Wireless networking gives users the mobility to work virtually anywhere — at their desk, in a conference room, at the airport, in a coffee shop or at their home office. Wi-Fi is no longer considered a luxury, but a necessity, with nearly 100% of notebooks including wireless. Businesses also recognize the value of mobile computing and wireless networking. Wireless networks increase employee productivity, lower the cost of adds, moves and changes; and facilitate applications like mobile POS terminals and wireless VoIP.
Network managers need to support these new users, new networks, new technologies and new applications, all while still delivering the network reliability and security users and business managers demand. Keeping control of a wireless network, that by design is constantly changing, requires an end-to-end management approach focused on each phase of the wireless lifecycle. The wireless lifecycle involves distinct and interrelated phases: pre-deployment and expansion planning, installation and verification, troubleshooting, and management and optimization.
To navigate through each phase successfully and efficiently, a network manager needs tools that provide features and functions specific to the unique requirements of each phase of this wireless lifecycle. Wireless solutions need to deliver complete network visibility to help successfully manage a network's wireless lifecycle.
Wireless Lifecycle Phases
1. Pre-deployment and expansion planning
The first phase of the wireless lifecycle is preparing for the deployment of a new wireless network or the expansion of an existing wireless LAN. Site survey tools allow you to simulate a wireless network before purchasing a single access point. Import a map of your site and add virtual access points, virtual walls and other features. Determine the correct quantity and placement of access points required to meet your performance criteria. RF spectrum analyzers can help detect, identify and locate RF interfering devices with cause over 66% of all wireless LAN problems. Performing a site survey and RF frequency sweep can reduce deployment time, minimize re-work, and reduce overall deployment and implementation costs.

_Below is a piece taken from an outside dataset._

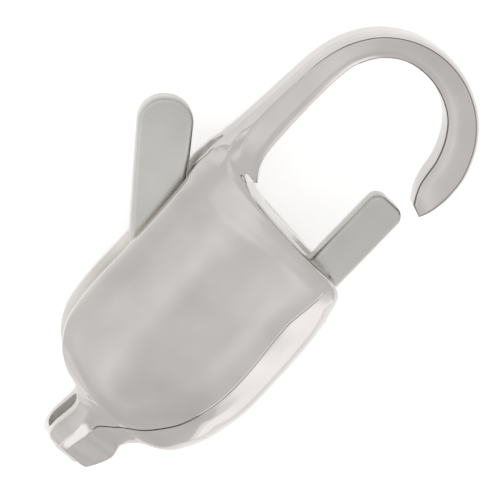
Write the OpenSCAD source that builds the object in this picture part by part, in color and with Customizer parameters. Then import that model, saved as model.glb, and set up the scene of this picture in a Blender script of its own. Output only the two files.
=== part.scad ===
// Lobster clasp: a puffed hollow body with its hook and tail eye in one piece,
// a flat tongue that is thumb lever and gate in one, and the pin it turns on.
// Millimetres. The clasp lies on its broad side; X runs from the tail eye to
// the hook, Y towards the thumb lever, Z up.

/* [Overall] */
// Length from the tail end to the outside of the hook
clasp_length = 16.0; // [14:0.1:19]
// Width across the body, without the lever
body_width = 6.0; // [5.2:0.1:7]
// Thickness of the puffed body over both domes
body_depth = 3.3; // [3.0:0.1:4]
// Thickness of the cast wall
wall = 0.44; // [0.35:0.01:0.5]

/* [Tail eye] */
// Length of the eye opening along the clasp
eye_length = 1.05; // [0.8:0.05:1.2]

/* [Tongue] */
// Free play between the flat tongue and each wall
side_play = 0.12; // [0.08:0.01:0.16]
// Width of the bevel round the edges of the tongue
tongue_bevel = 0.1; // [0.04:0.01:0.12]
// Width of the gate that closes the hook
gate_width = 1.14; // [0.9:0.02:1.2]
// Gap between the gate at rest and the floor of the hollow
gate_play = 0.08; // [0.05:0.01:0.12]
// Width of the thumb lever
lever_width = 1.5; // [1.2:0.05:1.7]

/* [Pin] */
// Diameter of the hidden pivot pin
pin_diameter = 0.8; // [0.6:0.05:1.0]
// How deep the pin sits in each wall
pin_seat = 0.2; // [0.12:0.01:0.25]
// Running clearance between the pin and the bore of the tongue
pin_clearance = 0.04; // [0.02:0.01:0.06]

/* [Hidden] */
// One sixteenth of the length, half the width and half the thickness
lx = clasp_length / 16;
hw = body_width / 2;
hz = body_depth / 2;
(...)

2. Installation and verification
After deployment, walk your site with a site survey tool to verify actual wireless coverage and performance. Check 802.11a/b/g channels, RF metrics and correlate the measurements to site locations. Identify the areas within your site that do not meet your performance criteria. Save these visualizations to document the baseline condition of your wireless network.
3. Troubleshooting and Security
There are a lot of wires in a wireless network — from access point to switch to server to router. You need to analyze both the wired and a/b/g wireless networks so you can identify problems on both sides of the access point. Portable analyzers can discover active networks, mobile clients and access points. These tools can also help see configuration details, troubleshoot WLAN connectivity, authentication and performance issues. Unauthorized rogue devices and unprotected access points create wireless security vulnerabilities. Detect, identify and located rogue devices with a portable analyzer. RF interference causes over 66% of all wireless network issues. An RF spectrum analyzer can help you detect, identify, and locate non-network devices causing interference issue. A periodic survey is recommended to scan the network for changes that could indicate a security breach.
4. Management and optimization
Site survey tools can indicate the optimal access point placement to achieve the best performance. Portable analyzers should be chosen that have the necessary utilities for network and device management – with web browser, telnet and terminal emulation functionality. RF spectrum analyzers can help you determine if new types of RF interference have appeared so you can detect, identify, and locate the interfering devices before they cause issues with your wireless network.